Tax breaks for businesses that may or may not follow through on their promises? Those are still alive and well.
Local governments in Des Moines are doubling down on failed economic development policies, leaving taxpayers and essential public services to bear the cost for years.
Elected officials are continuing their economic central planning efforts by subsidizing well-connected corporations and real estate developers with taxpayer dollars, despite decades of real-world evidence that those deals do little to attract or keep companies in the city. The latest project that has grabbed headlines is a downtown soccer stadium meant to house a minor league soccer team that will be owned by the Krause Group, who recently sold their Kum & Go chain of convenience stores.
In a vote with interesting timing, and one that seemed to skirt the taxpayer’s input, two outgoing Polk County Supervisors were pivotal in approving $10 million in additional funding for the stadium, bringing the county’s total contribution to $17 million. This decision comes on the heels of an audit revealing the high-profile Krause Gateway Center project has become a virtual ghost town, with just 58 full-time employees left in a building where more than 275 were promised and 446 once worked. That project was supposed to be a shining example of the benefits of economic development bureaucracy at work in Des Moines.
Economic development problems in Des Moines run far deeper than this one project, as deals with promised benefits keep failing to cover very real costs. Local governments must balance their budgets, and a dollar that’s lost to a subsidized office building or stadium is a dollar that can’t be spent on public services like police and fire departments, roads, sewers, parks or libraries. This was on display in a recent Des Moines City Council session, where proposed street improvements were indefinitely delayed thanks to looming budget cuts.
Elected officials may reflexively complain that state tax cuts are to blame for budgetary belt-tightening, but their behavior suggests they only feel that way about tax breaks for homeowners. Tax breaks for businesses that may or may not follow through on their promises? Those are still alive and well in the region, as City of Des Moines officials have joined in on the fun and are contributing $1.5 million for the new soccer stadium development project.
It’s just common sense: If local governments believe they must roll back basic public services next year because they’re collecting less in property taxes from local homeowners, then they shouldn’t be spending more money on speculative economic development projects.
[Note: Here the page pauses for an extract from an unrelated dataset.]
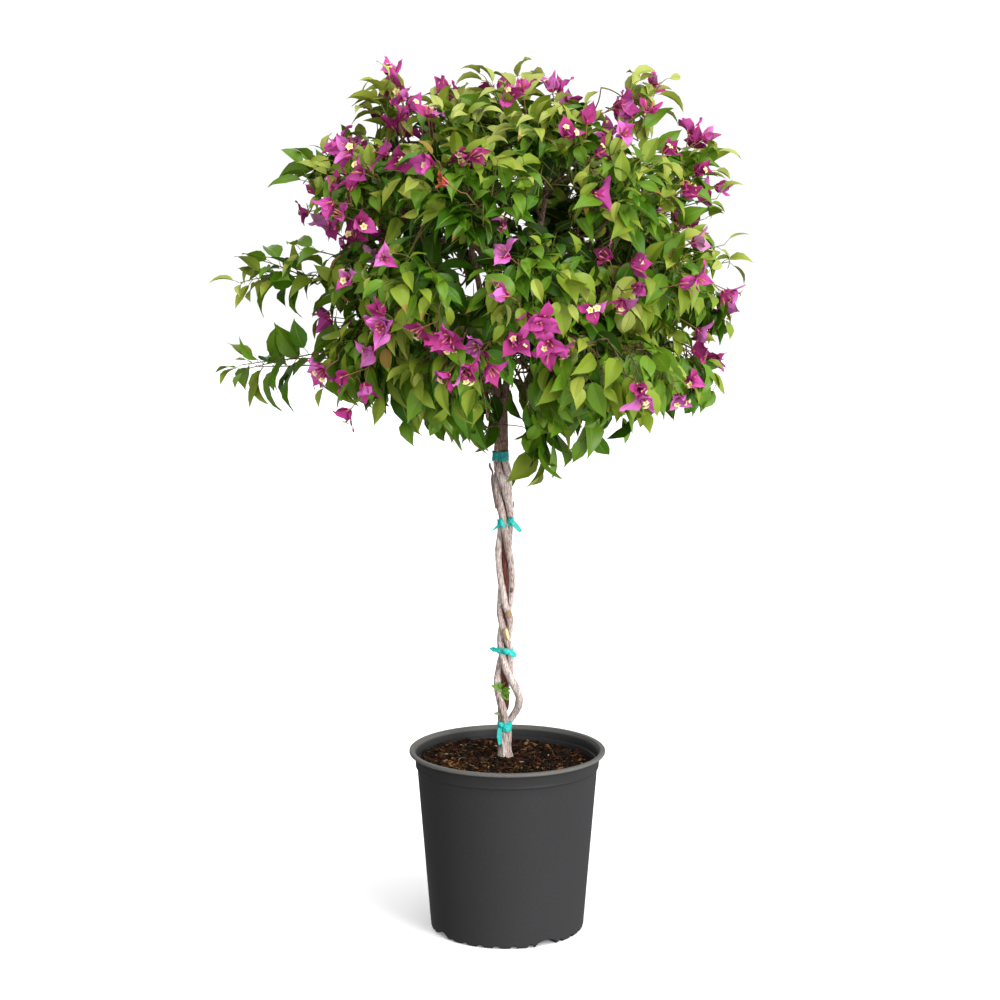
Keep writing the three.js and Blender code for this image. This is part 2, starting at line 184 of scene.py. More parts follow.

The Des Moines soccer stadium project is a perfect example of this. Its cheerleaders say it will be a source of great economic impact for Des Moines, but an impartial analysis suggests that a planned convenience store in the stadium district might end up generating more economic impact than the stadium itself will.
It’s a simple question of customer count: The “Pro Iowa” team will likely play an 18-game home schedule in the USL Championship next season. If you add in exhibitions, cup matches and playoffs to get to a 25-game home schedule and assume they sell out every single match, that would mean roughly 160,000 fans through the stadium turnstiles next year.
By way of comparison, the average American gas station convenience store serves roughly 400,000 customers a year. That’s more than twice as many customers as the soccer team, with everything that means for economic impact in terms of taxes, jobs and more – but nobody would subsidize a single convenience store with $26 million, would they?
Of course, officials already have a track record of making bad decisions with taxpayer dollars when convenience store companies come calling…so who knows?